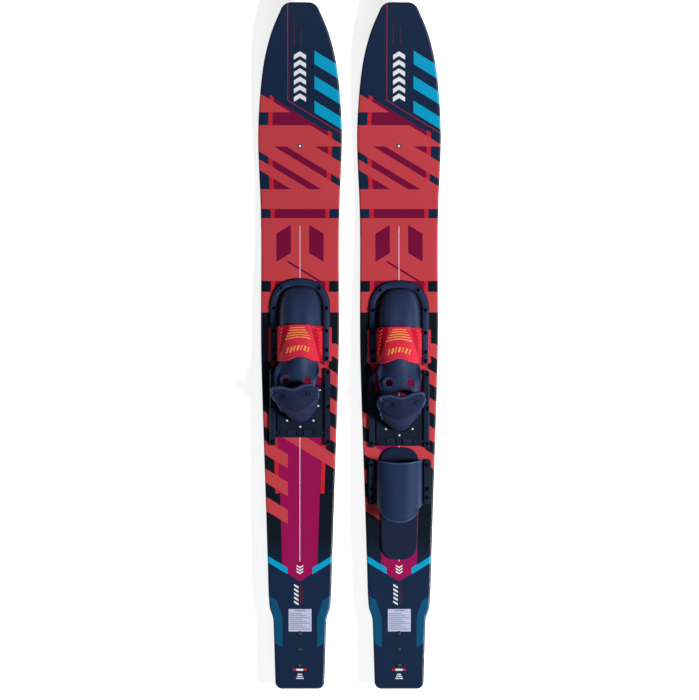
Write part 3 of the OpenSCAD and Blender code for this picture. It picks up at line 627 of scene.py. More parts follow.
def metal(name, colour, rough=0.3, turned=0.0):
    """Bare or plated metal with fine tool marks and a little tarnish."""
    n = Nodes(name)
    cloud = n.noise(160.0, 5.0)
    marks = n.noise(900.0, 2.0, 0.5, n.stretched((1.0, 1.0, 6.0)))
    return n.set(
        base_color=n.mix(n.ramp(cloud, [(0.4, 0.0), (0.8, 1.0)]), colour, toned(colour, 0.6)),
        metallic=1.0,
        roughness=n.math("MULTIPLY_ADD", cloud, 0.2, rough - 0.1),
        normal=n.bump(marks, 0.08 + turned, 0.0002),
    )


DECK_PRINT = ski_deck_material()
SIDEWALL = plastic("sidewall", srgb(30, 36, 52), 600.0, 0.35)
BASE_SHEET = plastic("base_sheet", srgb(20, 32, 50), 400.0, 0.25, 0.05, 0.12)
PLATE = plastic("binding_plate", srgb(13, 25, 46))
FRAME = plastic("toe_frame", srgb(38, 52, 88), rough=0.36)
RAIL = plastic("slide_rail", srgb(22, 34, 60), rough=0.38)
CATCH = plastic("catch_pad", srgb(30, 44, 74), rough=0.4)
FIN = plastic("fin", srgb(22, 25, 30), 900.0, 0.34)
NAVY_RUBBER = rubber("navy_rubber", srgb(36, 52, 86), 0.42, 0.15)
CAP_RUBBER = rubber("cap_rubber", srgb(42, 56, 90), 0.42, 0.14)
TONGUE_RUBBER = rubber("tongue_rubber", srgb(34, 50, 84), 0.48)
HEEL_RUBBER = rubber("heel_rubber", srgb(26, 37, 65), 0.6, 0.08)
# A paler copy of the navy rubber for the heel tab's edge bead: painted highlight.
HIGHLIGHT_RIM_RUBBER = rubber("rim_rubber_painted_highlight", srgb(52, 66, 104), 0.45)
# A paler copy of the heel rubber for the cup below the tab: painted light on its lower wall, which faces the
# tail.
LIT_CUP_RUBBER = rubber("cup_rubber_painted_light", srgb(40, 46, 78), 0.6, 0.08)
# A paler copy of the navy rubber for the beads on the tongue and the rear strap: painted highlight.
HIGHLIGHT_BEAD_RUBBER = rubber("bead_rubber_painted_highlight", srgb(54, 70, 112), 0.42)
# A near-black copy of the navy rubber for the flat flanges and the heel tab's crease: painted shade.
PAINTED_SHADE_RUBBER = rubber("painted_shade_rubber", srgb(14, 20, 34), 0.5)
RED_RUBBER = rubber("red_rubber", srgb(222, 46, 70), 0.48, 0.12)
# A darker copy of the red rubber for the strap's flanks and the grooves between its ribs: painted shade.
SHADED_RED_RUBBER = rubber("red_rubber_painted_shade", srgb(186, 14, 40), 0.48, 0.12)
ORANGE_PRINT = plastic("orange_print", srgb(255, 166, 84), 900.0, 0.45, 0.08, 0.1)
FOAM = foam("pad_foam", srgb(22, 35, 62))
STEEL = metal("stainless", srgb(196, 200, 206), 0.28)
BRIGHT = metal("bright_rivet", srgb(240, 242, 246), 0.5)
EYELET = metal("eyelet", srgb(120, 128, 146), 0.4)
BLACK_STEEL = metal("blackened_steel", srgb(38, 42, 54), 0.34)
WASHER = metal("washer", srgb(90, 96, 110), 0.36)
BRASS = metal("brass", srgb(202, 164, 92), 0.3, 0.1)
SPRING = metal("spring_wire", srgb(200, 204, 210), 0.22)

CAD_LOOKS = {
    "fin": FIN, "fin_inserts": BRASS, "fin_screws": STEEL, "fin_washers": WASHER,
    "tip_eyelet": EYELET, "binding_inserts": BRASS, "toe_screws": BLACK_STEEL,
    "outer_rail": RAIL, "inner_rail": RAIL, "rail_screws": BLACK_STEEL,
    "heel_base_plate": PLATE, "heel_top_plate": PLATE, "heel_rivets": BRIGHT,
    "outer_catch": CATCH, "inner_catch": CATCH, "catch_spring": SPRING,
    "rear_bars": RAIL, "rear_screws": BLACK_STEEL,
}


def dress_cad_nodes():
    """Gives each CAD node that stays in sight its material."""
    for name, obj in nodes.items():
        look = CAD_LOOKS.get(name.split("_", 1)[1])
        if look:
            obj.data.materials.clear()
            obj.data.materials.append(look)


# ---------- the boards ----------


def half_outline():
    """Points (x, y) of the right-hand edge, from the tail's end edge to the tip's."""
    first, last = OUTLINE[0], OUTLINE[-1]
    points = []
    for a in np.radians(np.linspace(-90, TAIL_CORNER_END, 13)):
        points.append((first[1] + TAIL_CORNER * (math.cos(a) - 1), TAIL_CORNER * (1 + math.sin(a))))
    for f in np.linspace(first[0], last[0], 241)[1:]:
        points.append((smooth_curve(OUTLINE, f), f * LENGTH))
    tip_start = math.cos(math.radians(TIP_CORNER_START))
    for a in np.radians(np.linspace(TIP_CORNER_START, 90, 15)[1:]):
        x = last[1] + TIP_CORNER * (math.cos(a) - tip_start)
        points.append((x, LENGTH + TIP_CORNER * (math.sin(a) - 1)))
    return np.array(points)


def edge_normals(points):
    """Outward directions along the half outline, in plan."""
    t = np.gradient(points, axis=0)
    t[0] = (1, 0)
    t[-1] = (-1, 0)
    n = np.stack([t[:, 1], -t[:, 0]], axis=1)
    return n / np.linalg.norm(n, axis=1, keepdims=True)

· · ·

* **Objective**
From the data above, extract every line in its exact form.

* **Output of the exercise**
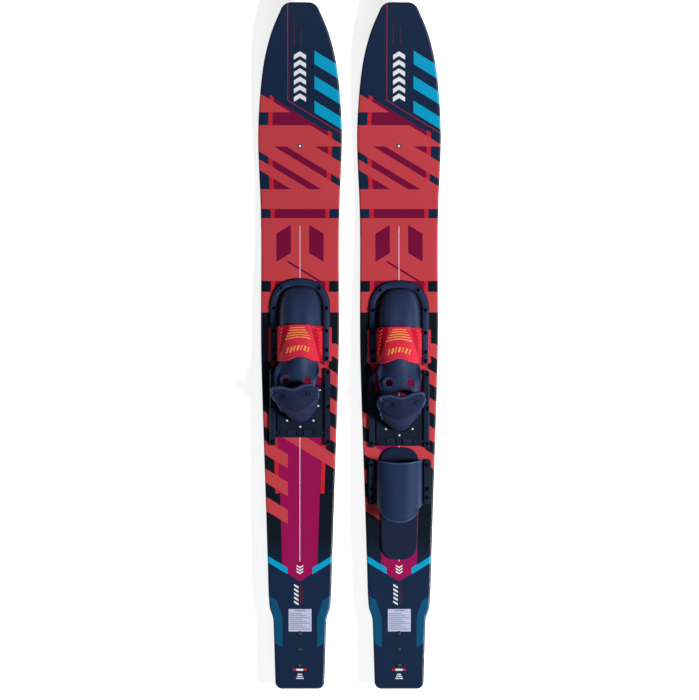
Write part 3 of the OpenSCAD and Blender code for this picture. It picks up at line 627 of scene.py. More parts follow.
def metal(name, colour, rough=0.3, turned=0.0):
    """Bare or plated metal with fine tool marks and a little tarnish."""
    n = Nodes(name)
    cloud = n.noise(160.0, 5.0)
    marks = n.noise(900.0, 2.0, 0.5, n.stretched((1.0, 1.0, 6.0)))
    return n.set(
        base_color=n.mix(n.ramp(cloud, [(0.4, 0.0), (0.8, 1.0)]), colour, toned(colour, 0.6)),
        metallic=1.0,
        roughness=n.math("MULTIPLY_ADD", cloud, 0.2, rough - 0.1),
        normal=n.bump(marks, 0.08 + turned, 0.0002),
    )


DECK_PRINT = ski_deck_material()
SIDEWALL = plastic("sidewall", srgb(30, 36, 52), 600.0, 0.35)
BASE_SHEET = plastic("base_sheet", srgb(20, 32, 50), 400.0, 0.25, 0.05, 0.12)
PLATE = plastic("binding_plate", srgb(13, 25, 46))
FRAME = plastic("toe_frame", srgb(38, 52, 88), rough=0.36)
RAIL = plastic("slide_rail", srgb(22, 34, 60), rough=0.38)
CATCH = plastic("catch_pad", srgb(30, 44, 74), rough=0.4)
FIN = plastic("fin", srgb(22, 25, 30), 900.0, 0.34)
NAVY_RUBBER = rubber("navy_rubber", srgb(36, 52, 86), 0.42, 0.15)
CAP_RUBBER = rubber("cap_rubber", srgb(42, 56, 90), 0.42, 0.14)
TONGUE_RUBBER = rubber("tongue_rubber", srgb(34, 50, 84), 0.48)
HEEL_RUBBER = rubber("heel_rubber", srgb(26, 37, 65), 0.6, 0.08)
# A paler copy of the navy rubber for the heel tab's edge bead: painted highlight.
HIGHLIGHT_RIM_RUBBER = rubber("rim_rubber_painted_highlight", srgb(52, 66, 104), 0.45)
# A paler copy of the heel rubber for the cup below the tab: painted light on its lower wall, which faces the
# tail.
LIT_CUP_RUBBER = rubber("cup_rubber_painted_light", srgb(40, 46, 78), 0.6, 0.08)
# A paler copy of the navy rubber for the beads on the tongue and the rear strap: painted highlight.
HIGHLIGHT_BEAD_RUBBER = rubber("bead_rubber_painted_highlight", srgb(54, 70, 112), 0.42)
# A near-black copy of the navy rubber for the flat flanges and the heel tab's crease: painted shade.
PAINTED_SHADE_RUBBER = rubber("painted_shade_rubber", srgb(14, 20, 34), 0.5)
RED_RUBBER = rubber("red_rubber", srgb(222, 46, 70), 0.48, 0.12)
# A darker copy of the red rubber for the strap's flanks and the grooves between its ribs: painted shade.
SHADED_RED_RUBBER = rubber("red_rubber_painted_shade", srgb(186, 14, 40), 0.48, 0.12)
ORANGE_PRINT = plastic("orange_print", srgb(255, 166, 84), 900.0, 0.45, 0.08, 0.1)
FOAM = foam("pad_foam", srgb(22, 35, 62))
STEEL = metal("stainless", srgb(196, 200, 206), 0.28)
BRIGHT = metal("bright_rivet", srgb(240, 242, 246), 0.5)
EYELET = metal("eyelet", srgb(120, 128, 146), 0.4)
BLACK_STEEL = metal("blackened_steel", srgb(38, 42, 54), 0.34)
WASHER = metal("washer", srgb(90, 96, 110), 0.36)
BRASS = metal("brass", srgb(202, 164, 92), 0.3, 0.1)
SPRING = metal("spring_wire", srgb(200, 204, 210), 0.22)

CAD_LOOKS = {
    "fin": FIN, "fin_inserts": BRASS, "fin_screws": STEEL, "fin_washers": WASHER,
    "tip_eyelet": EYELET, "binding_inserts": BRASS, "toe_screws": BLACK_STEEL,
    "outer_rail": RAIL, "inner_rail": RAIL, "rail_screws": BLACK_STEEL,
    "heel_base_plate": PLATE, "heel_top_plate": PLATE, "heel_rivets": BRIGHT,
    "outer_catch": CATCH, "inner_catch": CATCH, "catch_spring": SPRING,
    "rear_bars": RAIL, "rear_screws": BLACK_STEEL,
}


def dress_cad_nodes():
    """Gives each CAD node that stays in sight its material."""
    for name, obj in nodes.items():
        look = CAD_LOOKS.get(name.split("_", 1)[1])
        if look:
            obj.data.materials.clear()
            obj.data.materials.append(look)


# ---------- the boards ----------


def half_outline():
    """Points (x, y) of the right-hand edge, from the tail's end edge to the tip's."""
    first, last = OUTLINE[0], OUTLINE[-1]
    points = []
    for a in np.radians(np.linspace(-90, TAIL_CORNER_END, 13)):
        points.append((first[1] + TAIL_CORNER * (math.cos(a) - 1), TAIL_CORNER * (1 + math.sin(a))))
    for f in np.linspace(first[0], last[0], 241)[1:]:
        points.append((smooth_curve(OUTLINE, f), f * LENGTH))
    tip_start = math.cos(math.radians(TIP_CORNER_START))
    for a in np.radians(np.linspace(TIP_CORNER_START, 90, 15)[1:]):
        x = last[1] + TIP_CORNER * (math.cos(a) - tip_start)
        points.append((x, LENGTH + TIP_CORNER * (math.sin(a) - 1)))
    return np.array(points)


def edge_normals(points):
    """Outward directions along the half outline, in plan."""
    t = np.gradient(points, axis=0)
    t[0] = (1, 0)
    t[-1] = (-1, 0)
    n = np.stack([t[:, 1], -t[:, 0]], axis=1)
    return n / np.linalg.norm(n, axis=1, keepdims=True)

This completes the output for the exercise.